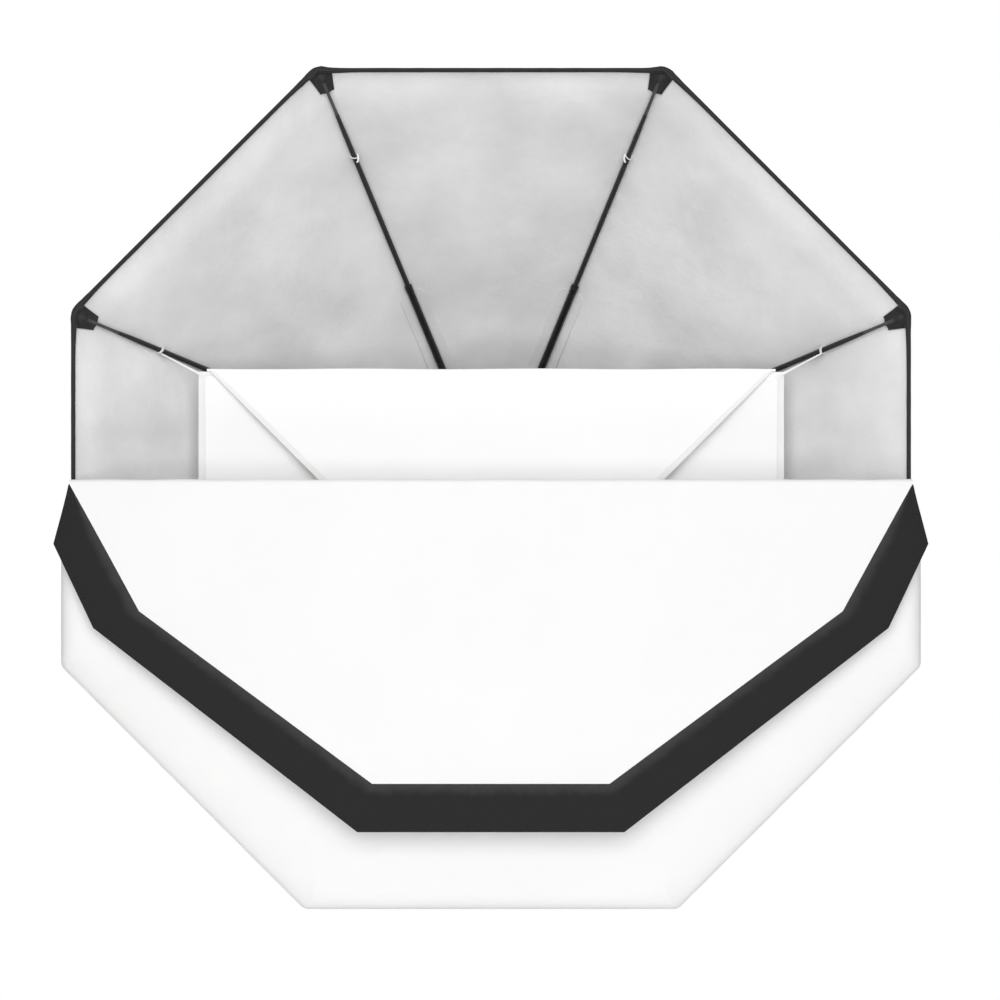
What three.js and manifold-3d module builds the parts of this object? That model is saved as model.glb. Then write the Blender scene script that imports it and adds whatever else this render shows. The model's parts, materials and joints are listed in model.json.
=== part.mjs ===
// Octagonal studio softbox, 904 mm across its flats, with the upper halves of its front
// diffuser and of its inner baffle released and folded down.
// Millimetres, +Z up. Origin: centre of the mount ring's rear seat. +Y leaves the back
// towards the lamp head, the open front faces -Y.

import * as THREE from 'three';
import { mergeVertices } from 'three/addons/utils/BufferGeometryUtils.js';
import Module from 'manifold-3d';

// ---- driving dimensions ---------------------------------------------------------------

const SIDES = 8;
const HALF_STEP = Math.PI / SIDES;
const TO_CORNER = 1 / Math.cos(HALF_STEP);
const GAP = 0.3;

// rod centre line in its radial plane, as radius and depth
const ROD_START = new THREE.Vector2(80, -38);
const ROD_BOW = new THREE.Vector2(311, -154);
const ROD_END = new THREE.Vector2(472, -357);
const ROD_RADIUS = 3;
const TIP_RADIUS = 2;
const TUBE_RADIUS = 4.3;
const TUBE_BORE = 3.5;
const TUBE_FROM = 0.006;
const TUBE_TO = 0.395;
const ROD_FROM = 0.345;
const TIP_FROM = 0.915;
const TIP_TO = 0.998;
const ROD_SIDES = 10;

// inner face of the shell fabric along a corner, as radius and depth
const SKIN_START = new THREE.Vector2(84.3, -29.5);
const SKIN_BOW = new THREE.Vector2(316, -148);
const SKIN_END = new THREE.Vector2(480, -359);
const SKIN_FROM = 0.06;
const SKIN_STEPS = 12;
const FABRIC = 1.5;
const PANEL_EDGE_GAP = 0.2;

// rim
const ACROSS_FLATS = 904;
const BINDING_WIDTH = 6.5;
const BINDING_FRONT = -366;
const BINDING_BACK = -359.6;
const TAPE = 1.2;
const TAPE_FROM = 0.912;
const TAPE_TO = 0.995;

// corner pockets that take the rod tips
const POCKET_WIDTH = 30;
const POCKET_INNER = 458;
const POCKET_BACK = -349;
const POCKET_BORE = 2.5;
const POCKET_BORE_FROM = 0.93;

// fabric collar round the swivel ring
const HEM_APOTHEM = 77.2;
const HEM_BACK = -23;
const HEM_FRONT = -27;

// inner baffle
const BAFFLE_AT = 0.78;
const BAFFLE_APOTHEM = 324;
const BAFFLE_FOLD_Z = 128;
const BAFFLE_CLOTH = 1.2;
const BAFFLE_FLAP_TOP = 312;
const BAFFLE_FLAP_DROP = 160;
const BAFFLE_FLAP_TILT = 6;
const TIE_WIDTH = 8;
const TIE_THICKNESS = 1.4;
const TIE_STANDOFF = 5.2;
const TIE_RELAXED = 18;

// front diffuser, lower half held over the rim
const COVER_APOTHEM = 462;
const COVER_HEIGHT_SCALE = 0.982;
const COVER_FRONT = -379.5;
const BAND_KNEE = -357.5;
const BAND_BACK = -330;
const BAND_BACK_CORNER = 474;

// front diffuser, upper half hanging from the fold: half-outlines as x and z
const FOLD_Y = -382;
const FOLD_Z = 2;
const FLAP_TILT = 5;
const FLAP_SEAM = [[449, 0], [374.7, -135], [125.7, -318]];
const FLAP_EDGE = [[450, 0], [466, -63.5], [422.7, -153], [141.1, -368.6]];
const SEAM_CLEARANCE = 1.0015;
const FLAP_TOP_GAP = 1;
const FLAP_BAND_START = 6;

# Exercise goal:
From the opening line of the data above through the line that contains "const ROD_SIDES = 10;", please print each line as it stands and only those lines.

# Written solution:
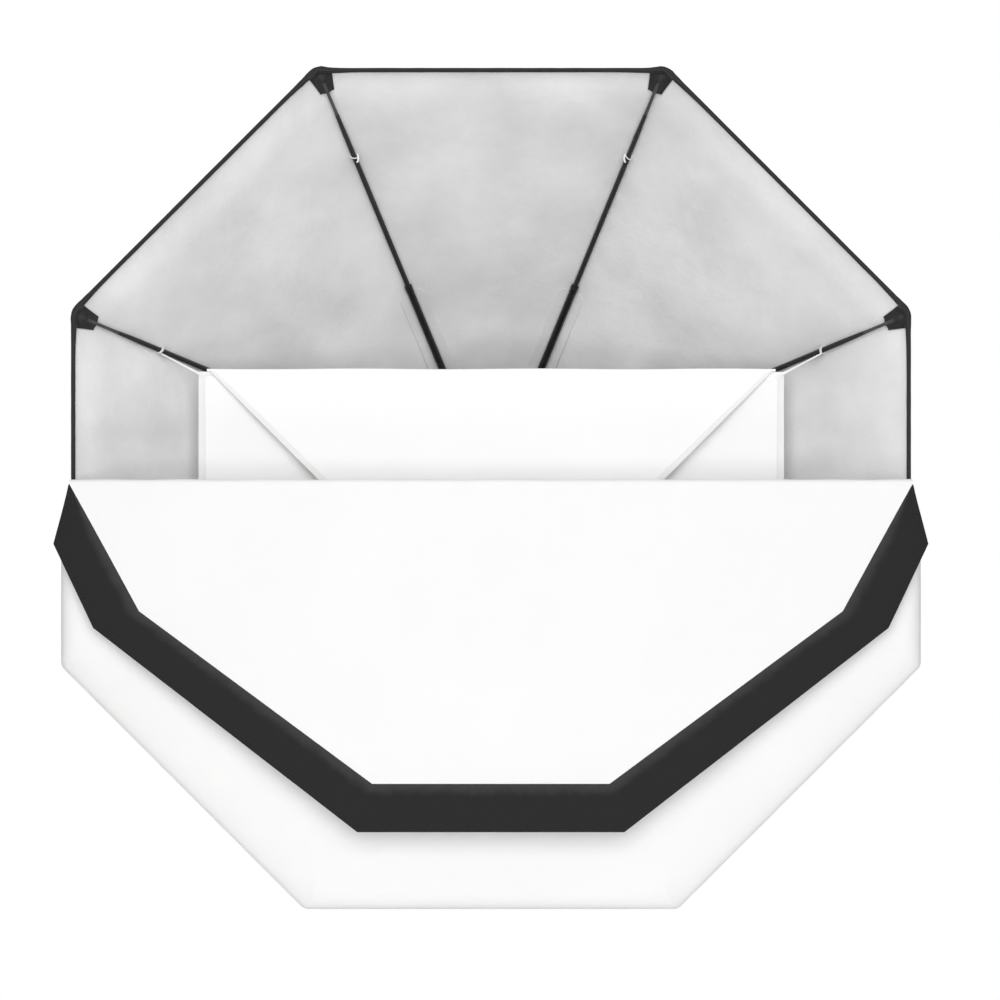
What three.js and manifold-3d module builds the parts of this object? That model is saved as model.glb. Then write the Blender scene script that imports it and adds whatever else this render shows. The model's parts, materials and joints are listed in model.json.
=== part.mjs ===
// Octagonal studio softbox, 904 mm across its flats, with the upper halves of its front
// diffuser and of its inner baffle released and folded down.
// Millimetres, +Z up. Origin: centre of the mount ring's rear seat. +Y leaves the back
// towards the lamp head, the open front faces -Y.

import * as THREE from 'three';
import { mergeVertices } from 'three/addons/utils/BufferGeometryUtils.js';
import Module from 'manifold-3d';

// ---- driving dimensions ---------------------------------------------------------------

const SIDES = 8;
const HALF_STEP = Math.PI / SIDES;
const TO_CORNER = 1 / Math.cos(HALF_STEP);
const GAP = 0.3;

// rod centre line in its radial plane, as radius and depth
const ROD_START = new THREE.Vector2(80, -38);
const ROD_BOW = new THREE.Vector2(311, -154);
const ROD_END = new THREE.Vector2(472, -357);
const ROD_RADIUS = 3;
const TIP_RADIUS = 2;
const TUBE_RADIUS = 4.3;
const TUBE_BORE = 3.5;
const TUBE_FROM = 0.006;
const TUBE_TO = 0.395;
const ROD_FROM = 0.345;
const TIP_FROM = 0.915;
const TIP_TO = 0.998;
const ROD_SIDES = 10;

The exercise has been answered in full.